▸ **AIM**
Copy the data below exactly.

-- -- --

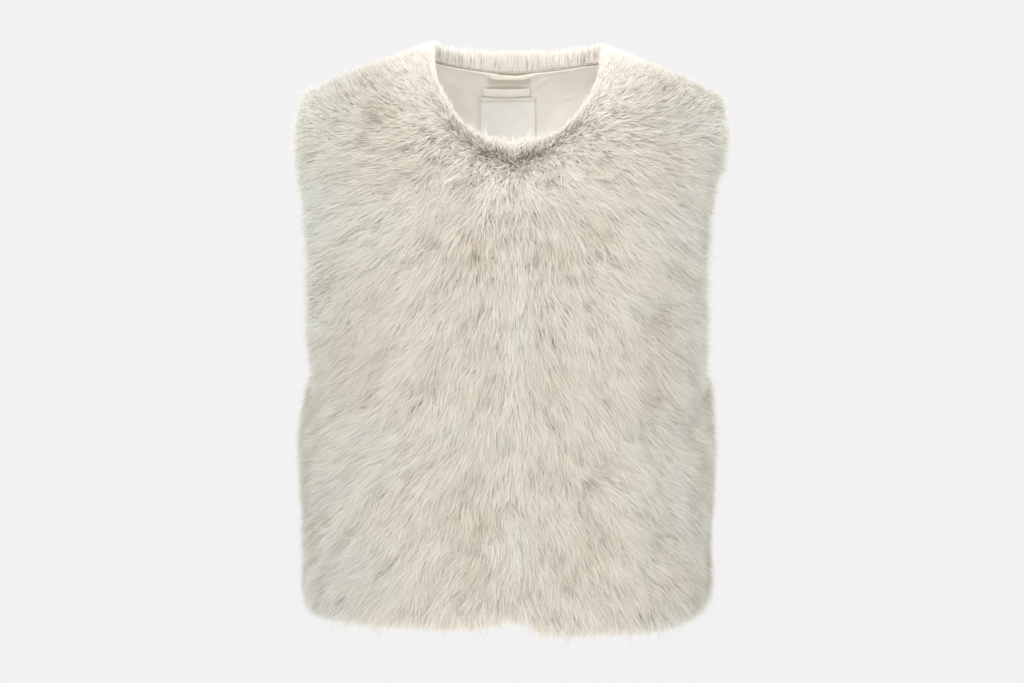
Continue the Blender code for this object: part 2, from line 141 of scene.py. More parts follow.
QUARTER_GIRTH = 0.250
Fold = namedtuple("Fold", "face girth z length width lean depth")
FOLDS = [Fold(*row) for row in (
    ("front", 0.175, -0.335, 0.065, 0.020, 62, 0.006),
    ("front", -0.185, -0.330, 0.050, 0.018, -64, 0.005),
    ("front", 0.185, -0.485, 0.075, 0.022, 14, 0.005),
    ("front", -0.170, -0.455, 0.080, 0.022, -12, 0.004),
    ("front", 0.085, -0.500, 0.090, 0.020, 5, 0.003),
    ("back", 0.110, -0.450, 0.120, 0.024, 6, 0.004),
    ("back", -0.130, -0.430, 0.110, 0.024, -8, 0.004),
    ("back", 0.010, -0.400, 0.140, 0.026, 2, 0.003),
)]
EDGE_POINTS = 400
ROWS_TO_UNDERARM = 11
ROWS_TO_FRONT_NECK = 20
ROWS = 28
HALF_COLUMNS = 15
SETTLING_PASSES = 12


def column(table, name):
    """One named column of a table, as an array."""
    return np.array([getattr(row, name) for row in table])


def ring_value(z, name):
    """A column of the ring table at the height z, eased between its rows."""
    heights = column(RINGS, "z")
    values = column(RINGS, name)
    steps = (-RING_BLEND, 0.0, RING_BLEND)
    return sum(np.interp(z + step, heights, values) for step in steps) / len(steps)


def half_width(x, z):
    """The ring's half width on the side of the garment that x is on."""
    return np.where(x < 0, ring_value(z, "right"), ring_value(z, "left"))


def shoulder_line(x):
    """The height of the line where front and back meet over the shoulder."""
    past = np.abs(x) - SHOULDER_START
    slope = np.where(x < 0, SHOULDER_SLOPE_RIGHT, SHOULDER_SLOPE_LEFT)
    return -slope * (past + np.sqrt(past**2 + SHOULDER_SOFTEN**2)) / 2


def ring_angle(across):
    """The angle round the ring, spaced so that equal steps of across are about equal steps of cloth."""
    spread = RING_POWER / 2
    near = np.minimum(np.abs(across), 1) ** spread
    far = np.maximum(1 - np.abs(across), 0) ** spread
    return np.pi / 2 * near / (near + far)


def cloth(face, across, down):
    """Points of the backing's inner face, without its folds."""
    rounding = 2 / RING_POWER
    angle = ring_angle(across)
    share = np.sin(angle) ** rounding
    rolled = np.clip(down / SHOULDER_ROLL, 0, 1) * np.pi / 2
    drop = np.maximum(down - SHOULDER_ROLL, 0) + SHOULDER_ROLL * (1 - np.cos(rolled) ** rounding)
    x = np.sign(across) * share * SHOULDER_TIP
    for _ in range(SETTLING_PASSES):
        z = shoulder_line(x) - drop
        x = np.sign(across) * share * half_width(across, z)
    depth = ring_value(z, face) * np.cos(angle) ** rounding * np.sin(rolled) ** rounding
    y = depth * (1 if face == "back" else -1)
    return np.stack([x, y, z], axis=-1)


def unit(vectors):
    """The vectors at length 1."""
    return vectors / np.maximum(np.linalg.norm(vectors, axis=-1, keepdims=True), 1e-9)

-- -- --

▸ **RESULT**
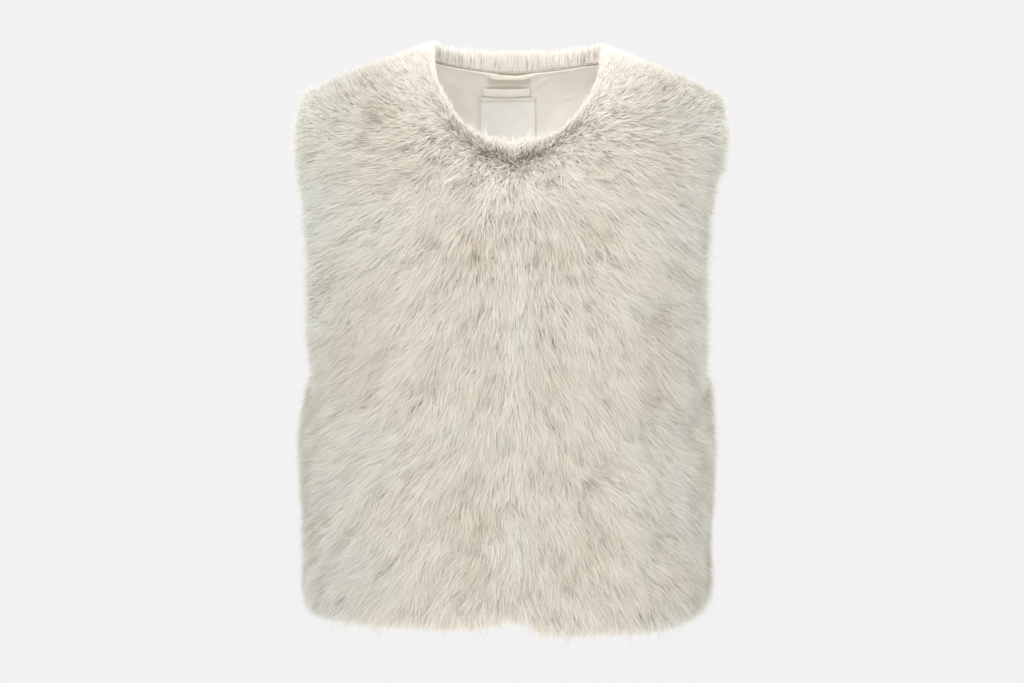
Continue the Blender code for this object: part 2, from line 141 of scene.py. More parts follow.
QUARTER_GIRTH = 0.250
Fold = namedtuple("Fold", "face girth z length width lean depth")
FOLDS = [Fold(*row) for row in (
    ("front", 0.175, -0.335, 0.065, 0.020, 62, 0.006),
    ("front", -0.185, -0.330, 0.050, 0.018, -64, 0.005),
    ("front", 0.185, -0.485, 0.075, 0.022, 14, 0.005),
    ("front", -0.170, -0.455, 0.080, 0.022, -12, 0.004),
    ("front", 0.085, -0.500, 0.090, 0.020, 5, 0.003),
    ("back", 0.110, -0.450, 0.120, 0.024, 6, 0.004),
    ("back", -0.130, -0.430, 0.110, 0.024, -8, 0.004),
    ("back", 0.010, -0.400, 0.140, 0.026, 2, 0.003),
)]
EDGE_POINTS = 400
ROWS_TO_UNDERARM = 11
ROWS_TO_FRONT_NECK = 20
ROWS = 28
HALF_COLUMNS = 15
SETTLING_PASSES = 12


def column(table, name):
    """One named column of a table, as an array."""
    return np.array([getattr(row, name) for row in table])


def ring_value(z, name):
    """A column of the ring table at the height z, eased between its rows."""
    heights = column(RINGS, "z")
    values = column(RINGS, name)
    steps = (-RING_BLEND, 0.0, RING_BLEND)
    return sum(np.interp(z + step, heights, values) for step in steps) / len(steps)


def half_width(x, z):
    """The ring's half width on the side of the garment that x is on."""
    return np.where(x < 0, ring_value(z, "right"), ring_value(z, "left"))


def shoulder_line(x):
    """The height of the line where front and back meet over the shoulder."""
    past = np.abs(x) - SHOULDER_START
    slope = np.where(x < 0, SHOULDER_SLOPE_RIGHT, SHOULDER_SLOPE_LEFT)
    return -slope * (past + np.sqrt(past**2 + SHOULDER_SOFTEN**2)) / 2


def ring_angle(across):
    """The angle round the ring, spaced so that equal steps of across are about equal steps of cloth."""
    spread = RING_POWER / 2
    near = np.minimum(np.abs(across), 1) ** spread
    far = np.maximum(1 - np.abs(across), 0) ** spread
    return np.pi / 2 * near / (near + far)


def cloth(face, across, down):
    """Points of the backing's inner face, without its folds."""
    rounding = 2 / RING_POWER
    angle = ring_angle(across)
    share = np.sin(angle) ** rounding
    rolled = np.clip(down / SHOULDER_ROLL, 0, 1) * np.pi / 2
    drop = np.maximum(down - SHOULDER_ROLL, 0) + SHOULDER_ROLL * (1 - np.cos(rolled) ** rounding)
    x = np.sign(across) * share * SHOULDER_TIP
    for _ in range(SETTLING_PASSES):
        z = shoulder_line(x) - drop
        x = np.sign(across) * share * half_width(across, z)
    depth = ring_value(z, face) * np.cos(angle) ** rounding * np.sin(rolled) ** rounding
    y = depth * (1 if face == "back" else -1)
    return np.stack([x, y, z], axis=-1)


def unit(vectors):
    """The vectors at length 1."""
    return vectors / np.maximum(np.linalg.norm(vectors, axis=-1, keepdims=True), 1e-9)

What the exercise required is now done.